Oscar Freire (1882-1923) foi um professor de Medicina Legal cuja meteórica e brilhante carreira encerrou-se subita e precocemente. Há cerca de 100 anos, ele organizou os registros de óbitos no Brasil e contribuiu para lhes dar confiabilidade. Era, então, a maior preocupação sobre a terminalidade de vida. Desde então, permaneceu facultativo ter um médico assistindo o nascimento, mas, a sua exigência por ocasião da morte se expandiu para muito além da obrigatoriedade de um preenchimento do Certificado de Óbito.

Neste século XXI, o final da vida apresenta contornos de preocupação moral, ética e legal a reboque de extraordinários progressos das ciências básicas e aplicadas sobre qualidade de vida e expectativa de sobrevida.  Se é verdade que começamos a morrer quando nascemos, tornou-se verdade também que  a Medicina tem adiado o dia e a hora do preenchimento dos certificados de óbitos de cada cidadão brasileiro, em ausência de distanásia. Em 1940, o Brasil tinha cerca de 4% de pessoas com 60 anos ou mais de idade e em 2017, cerca de 14%, percentual em projetada ascensão para as próximas décadas. Não obstante, ninguém pode se considerar bem preparado para lidar com a terminalidade da vida no ecossistema da beira do leito atual. É preciso direcionar conhecimentos e mudar paradigmas!

As resoluções  CFM 1.805/2006 – que trata de critérios para a prática da ortotanásia- e CFM 1995/2012  – sobre diretivas antecipadas de vontade do paciente- são ilustrativas de esforços de órgãos representativos da Medicina para educar sobre a morte perante inúmeros vieses socioculturais e religiosos. A primeira foi incorporada ao parágrafo único do Art. 41 do Código de Ética médica vigente: Nos casos de doença incurável e terminal, deve o médico oferecer todos os cuidados paliativos disponíveis sem empreender ações diagnósticas ou terapêuticas inúteis ou obstinadas, levando sempre em consideração a vontade expressa do paciente ou, na sua impossibilidade, a de seu representante legal. Já o chamado testamento vital aguarda legislação sustentadora. Observamos um grau de insegurança ética e jurídica sentido pelo médico na atenção a tais resoluções. A Bioética tem interesse em contribuir para assegurar a ambas disposições uma forte consonância deontológica.

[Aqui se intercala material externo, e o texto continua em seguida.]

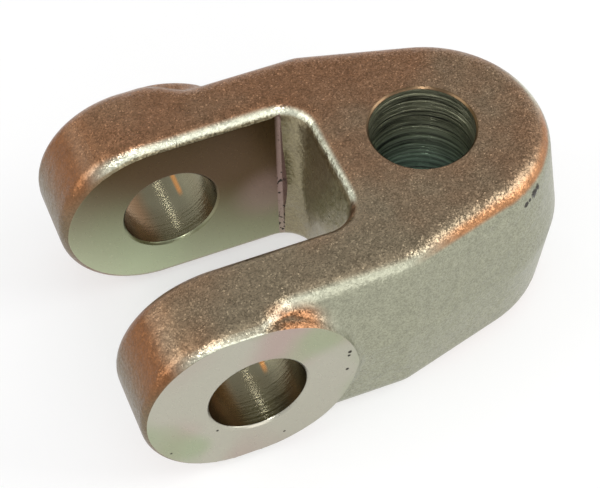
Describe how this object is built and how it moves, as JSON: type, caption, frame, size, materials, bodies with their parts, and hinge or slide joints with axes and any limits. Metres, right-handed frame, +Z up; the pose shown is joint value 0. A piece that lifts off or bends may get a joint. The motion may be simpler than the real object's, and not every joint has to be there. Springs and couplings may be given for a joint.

Além de ortotanásia e de antecipação da decisão no caso de se tornar incapaz, o termo falência de múltiplos órgãos é de uso recente na terminalidade da vida. Este termo vago de patologia para uma complexidade da causa-mortis representa a antítese da capacitação para a continuidade da vida com boa qualidade adaptada a múltiplos CIDs proporcionada pelo progressivo alcance terapêutico sobre disfunção de cada órgão. Como um professor costumava brincar: “… a farmacologia está ficando cada vez mais cirúrgica…”.

O senso de propósito mais preciso da Medicina sobre doenças que eram insolúveis ou pouco controladas ampliou o poder da Medicina que se sustenta no tripé diagnóstico, tratamento e prevenção. Mais disponibilidade de diagnóstico de certeza,  terapêutica controladora ou reversora e  prevenção por vacina e mudança de hábitos  tornou-se referência do compromisso do médico com a excelência do poder da Medicina. Na terminalidade da vida, há uma curva de aprendizado sobre o conceito de paliação que vem se integrando ao poder da Medicina. A beira do leito é  sala de aula exemplar!